Umutn Korkut : Viktor Orban veut d'abord mobiliser son électorat, en perspective de l'élection à venir. Le Premier ministre hongrois affirme d'ailleurs lui-même que le résultat du référendum importe peu, puisque la loi a déjà été adoptée. Ainsi, par le biais de ce scrutin, il crée un débat au sein de l'opinion publique, qui, grâce à la propagande, se transforme vite en un "faux débat". Le nom officiel de la loi, "Child Protection Law", et la manière dont le gouvernement et les médias présentent la loi, à savoir un texte qui protégerait les enfants de la pédophilie, entérine un sujet de société auquel il devient presque impossible de s'opposer. De plus, Viktor Orban possède à peu près tous les médias du pays, alors il est très rare pour les citoyens d'entendre une voix dissidente.

Comment se positionne la société hongroise sur ces questions liées à la minorité LGBT ?

La population hongroise est très polarisée. Au sein de la société, il y a bel et bien des manifestations dans la rue et des gens qui se mobilisent. Mais ces mobilisations ne sont pas forcément corrélées à un parti d'opposition ou à un engagement politique quel qu'il soit.

"La communauté LGBT qui voudrait s'élever contre ces décisions politiques préfère parfois quitter le pays et rejoindre un autre pays d'Europe, plutôt que de prendre part à ce 'débat', ce qui arrange d'ailleurs Orban et lui permet de consolider son électorat."

Umut Korkut

à franceinfo

Politiquement, Viktor Orban a réussi à diviser l'opposition en obligeant le parti d'extrême droite, le Jobbik, à voter pour l'adoption de la loi, car elle allait dans leur sens idéologiquement. Mais même si Viktor Orban gagne élection après élection, le taux de participation, lui, reste bas.

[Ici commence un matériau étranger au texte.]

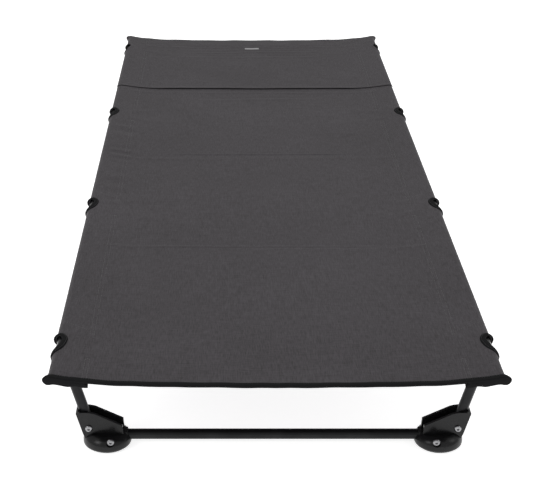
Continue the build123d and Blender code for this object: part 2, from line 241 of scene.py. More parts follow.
def moulding_material():
    """Black glass-filled nylon with a fine moulded grain."""
    shader = Shader("black_moulding", (0.006, 0.006, 0.0065), 0.34)
    shader.base.inputs["Specular IOR Level"].default_value = 0.3
    grain = shader.noise(1700.0, 4.0)
    flow = shader.noise(60.0, 4.0)
    dark, light = (0.005, 0.005, 0.0055), (0.009, 0.009, 0.0095)
    shader.color(shader.blend_color(shader.ramp(flow, 0.3, 0.75), dark, light))
    shader.roughness(flow, 0.2, 0.31)
    shader.bump(grain, 0.22, 0.12 * MM)
    return shader.material


def rubber_material():
    shader = Shader("pad_rubber", (0.016, 0.016, 0.016), 0.8)
    speck = shader.noise(1200.0, 4.0)
    dark, light = (0.012, 0.012, 0.012), (0.03, 0.03, 0.029)
    shader.color(shader.blend_color(shader.ramp(speck, 0.35, 0.7), dark, light))
    shader.bump(speck, 0.4, 0.2 * MM)
    return shader.material


def steel_material(name, color, roughness):
    """Plated steel with turned marks and small stains."""
    shader = Shader(name, color, roughness, Metallic=1.0)
    stain = shader.noise(260.0, 5.0)
    dull = tuple(c * 0.72 for c in color)
    shader.color(shader.blend_color(shader.ramp(stain, 0.35, 0.7), dull, color))
    shader.roughness(stain, roughness * 0.8, roughness * 1.5)
    shader.bump(shader.noise(2200.0, 3.0), 0.15, 0.08 * MM)
    return shader.material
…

Sa gestion du Covid-19, ses mises en accusation... Le référendum est-il aussi un moyen pour lui de détourner l'attention de l'opinion publique des autres problèmes auxquels la Hongrie fait face ? 

C'est effectivement un moyen pour lui de monopoliser l'attention des Hongrois sur le référendum. La propagande du régime se met très vite en marche. Les journaux locaux, encore très importants en Hongrie, choisissent une belle photo de Viktor Orban, qui finit en gros titre, et très rapidement le référendum finit sur la table de cuisine de tous les Hongrois.

"Le 'débat' est partout en un rien de temps, et il est très dur pour les citoyens de s'en détacher.  Il essaie de créer un sujet de société alternatif sur lequel se concentrer."

Umut Korkut

à franceinfo

Les accusations de corruption envers le régime de Viktor Orban sont plutôt fortes. L'article 5 est déja engagé contre la Hongrie, ce qui veut dire que les investigations sont en cours. En outre, dans ce contexte de pandémie mondiale, la Hongrie est le seul pays de l'UE à avoir choisi d'utiliser les vaccins chinois et russe et aujourd'hui ils sont remis en cause sur leur efficacité, notamment contre le variant Delta. Le pays a aussi, dans cette crise, l'un des taux de mortalité les plus hauts du monde. Ainsi, les citoyens pourraient parler de tout ça mais à l'heure actuelle, tout le monde est en train de parler du référendum

Qu'en est-il de sa position envers l'Union européenne à travers ce référendum ?

Cette décision est aussi particulièrement anti-Bruxelles. Avec ce référendum, il entend montrer que Bruxelles constitue une menace pour la Hongrie. Mais lorsqu'il parle de Bruxelles, il ne rejette pas forcément l'Europe, mais bel et bien l'élite "gauchiste" bruxelloise de la Commission européenne. Selon lui, cette élite aurait perdu sa connexion avec les citoyens européens. Il se présente donc, en quelque sorte, comme un "porte-parole" de ces européens incompris par Bruxelles et essaie de se constituer une audience au niveau européen.